-- start of Stored data --
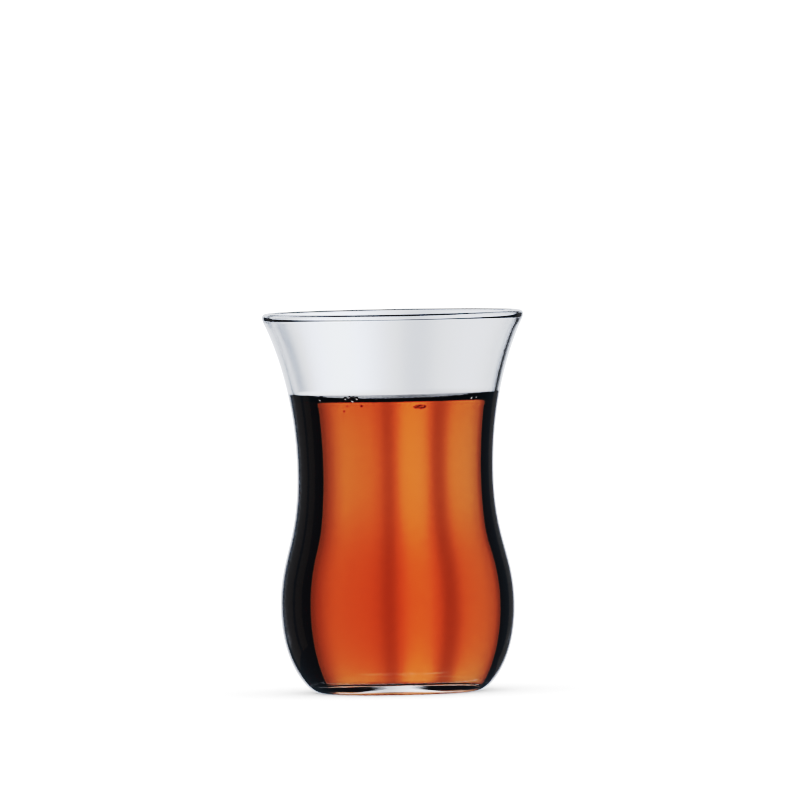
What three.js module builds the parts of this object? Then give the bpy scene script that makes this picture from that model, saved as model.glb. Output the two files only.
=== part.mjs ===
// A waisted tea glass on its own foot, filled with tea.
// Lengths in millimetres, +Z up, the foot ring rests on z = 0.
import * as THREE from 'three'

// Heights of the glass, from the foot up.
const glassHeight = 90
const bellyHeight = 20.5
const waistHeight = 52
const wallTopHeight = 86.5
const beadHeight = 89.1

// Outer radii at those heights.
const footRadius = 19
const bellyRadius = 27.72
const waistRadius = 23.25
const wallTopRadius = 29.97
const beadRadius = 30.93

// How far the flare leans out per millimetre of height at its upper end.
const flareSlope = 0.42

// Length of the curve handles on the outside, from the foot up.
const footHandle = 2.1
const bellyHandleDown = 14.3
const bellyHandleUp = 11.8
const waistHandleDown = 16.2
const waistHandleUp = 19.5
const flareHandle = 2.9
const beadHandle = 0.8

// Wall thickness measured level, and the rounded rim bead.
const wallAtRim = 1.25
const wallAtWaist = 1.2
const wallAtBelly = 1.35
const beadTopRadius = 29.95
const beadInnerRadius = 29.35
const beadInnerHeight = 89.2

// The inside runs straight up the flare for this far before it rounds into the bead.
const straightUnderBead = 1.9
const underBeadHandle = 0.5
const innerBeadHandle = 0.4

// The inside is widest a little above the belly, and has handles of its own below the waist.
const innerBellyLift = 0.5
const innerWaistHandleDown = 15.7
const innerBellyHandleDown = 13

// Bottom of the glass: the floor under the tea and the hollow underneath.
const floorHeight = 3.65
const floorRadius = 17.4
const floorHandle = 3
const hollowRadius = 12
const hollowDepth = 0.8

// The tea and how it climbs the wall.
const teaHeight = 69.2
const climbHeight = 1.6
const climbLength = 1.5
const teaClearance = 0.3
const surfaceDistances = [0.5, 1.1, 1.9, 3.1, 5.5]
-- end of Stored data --
-- start of Stored data --
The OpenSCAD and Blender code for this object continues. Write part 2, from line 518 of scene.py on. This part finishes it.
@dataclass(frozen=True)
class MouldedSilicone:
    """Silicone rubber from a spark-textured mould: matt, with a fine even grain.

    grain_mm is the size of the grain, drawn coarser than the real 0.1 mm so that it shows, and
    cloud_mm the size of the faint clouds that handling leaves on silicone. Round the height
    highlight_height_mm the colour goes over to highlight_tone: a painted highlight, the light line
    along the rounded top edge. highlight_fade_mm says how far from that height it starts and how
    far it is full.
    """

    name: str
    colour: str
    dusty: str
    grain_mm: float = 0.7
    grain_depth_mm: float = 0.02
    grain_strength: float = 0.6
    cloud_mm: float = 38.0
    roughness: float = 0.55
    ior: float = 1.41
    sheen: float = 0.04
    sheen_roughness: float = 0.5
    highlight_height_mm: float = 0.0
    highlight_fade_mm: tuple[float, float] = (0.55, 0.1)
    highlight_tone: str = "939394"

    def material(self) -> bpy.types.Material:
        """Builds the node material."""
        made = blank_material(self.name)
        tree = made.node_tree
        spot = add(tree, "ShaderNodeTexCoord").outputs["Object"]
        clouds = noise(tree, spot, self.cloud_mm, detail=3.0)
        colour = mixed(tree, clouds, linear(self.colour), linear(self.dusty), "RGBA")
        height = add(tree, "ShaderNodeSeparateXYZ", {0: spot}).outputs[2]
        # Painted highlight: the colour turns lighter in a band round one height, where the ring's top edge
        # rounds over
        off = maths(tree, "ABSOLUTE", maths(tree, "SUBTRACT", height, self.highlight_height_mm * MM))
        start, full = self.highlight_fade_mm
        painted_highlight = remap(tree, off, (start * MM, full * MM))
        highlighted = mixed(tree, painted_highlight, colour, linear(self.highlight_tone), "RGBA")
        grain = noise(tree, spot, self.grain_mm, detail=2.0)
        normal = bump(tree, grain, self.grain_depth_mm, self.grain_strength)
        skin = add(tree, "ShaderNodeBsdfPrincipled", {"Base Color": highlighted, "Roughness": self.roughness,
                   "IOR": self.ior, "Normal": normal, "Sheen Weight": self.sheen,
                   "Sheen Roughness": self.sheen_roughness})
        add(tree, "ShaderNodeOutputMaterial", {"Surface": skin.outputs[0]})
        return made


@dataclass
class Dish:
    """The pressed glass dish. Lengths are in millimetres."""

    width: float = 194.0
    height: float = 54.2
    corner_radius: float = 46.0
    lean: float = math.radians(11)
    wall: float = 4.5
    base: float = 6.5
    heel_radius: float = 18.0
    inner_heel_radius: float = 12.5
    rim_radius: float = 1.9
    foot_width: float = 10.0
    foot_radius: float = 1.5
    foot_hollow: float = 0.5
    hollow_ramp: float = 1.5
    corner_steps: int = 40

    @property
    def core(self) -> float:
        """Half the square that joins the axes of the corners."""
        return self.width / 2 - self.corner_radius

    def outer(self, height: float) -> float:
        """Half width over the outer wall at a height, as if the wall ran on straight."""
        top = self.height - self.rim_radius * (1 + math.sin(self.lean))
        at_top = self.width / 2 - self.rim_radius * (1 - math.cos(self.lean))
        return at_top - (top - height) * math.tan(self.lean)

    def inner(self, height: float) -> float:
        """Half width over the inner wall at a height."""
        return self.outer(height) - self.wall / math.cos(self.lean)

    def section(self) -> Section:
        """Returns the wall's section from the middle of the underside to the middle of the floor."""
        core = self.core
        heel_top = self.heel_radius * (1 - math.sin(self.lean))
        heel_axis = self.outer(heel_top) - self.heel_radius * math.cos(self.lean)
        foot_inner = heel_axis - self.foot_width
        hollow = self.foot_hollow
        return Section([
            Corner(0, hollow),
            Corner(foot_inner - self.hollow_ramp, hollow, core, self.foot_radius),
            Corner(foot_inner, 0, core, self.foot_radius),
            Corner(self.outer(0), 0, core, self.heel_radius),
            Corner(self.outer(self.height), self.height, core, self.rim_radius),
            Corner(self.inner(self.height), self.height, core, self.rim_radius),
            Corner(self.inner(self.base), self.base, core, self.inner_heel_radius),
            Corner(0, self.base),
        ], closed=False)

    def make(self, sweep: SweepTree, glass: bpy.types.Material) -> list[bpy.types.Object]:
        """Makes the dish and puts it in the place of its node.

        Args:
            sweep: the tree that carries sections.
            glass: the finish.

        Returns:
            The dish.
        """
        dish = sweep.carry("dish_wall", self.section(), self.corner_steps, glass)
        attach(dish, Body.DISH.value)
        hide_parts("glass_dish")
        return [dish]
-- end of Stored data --
**Do this**
Scan the data for the word "scene" and copy every line where it shows up.

**Written reply**
What three.js module builds the parts of this object? Then give the bpy scene script that makes this picture from that model, saved as model.glb. Output the two files only.
The OpenSCAD and Blender code for this object continues. Write part 2, from line 518 of scene.py on. This part finishes it.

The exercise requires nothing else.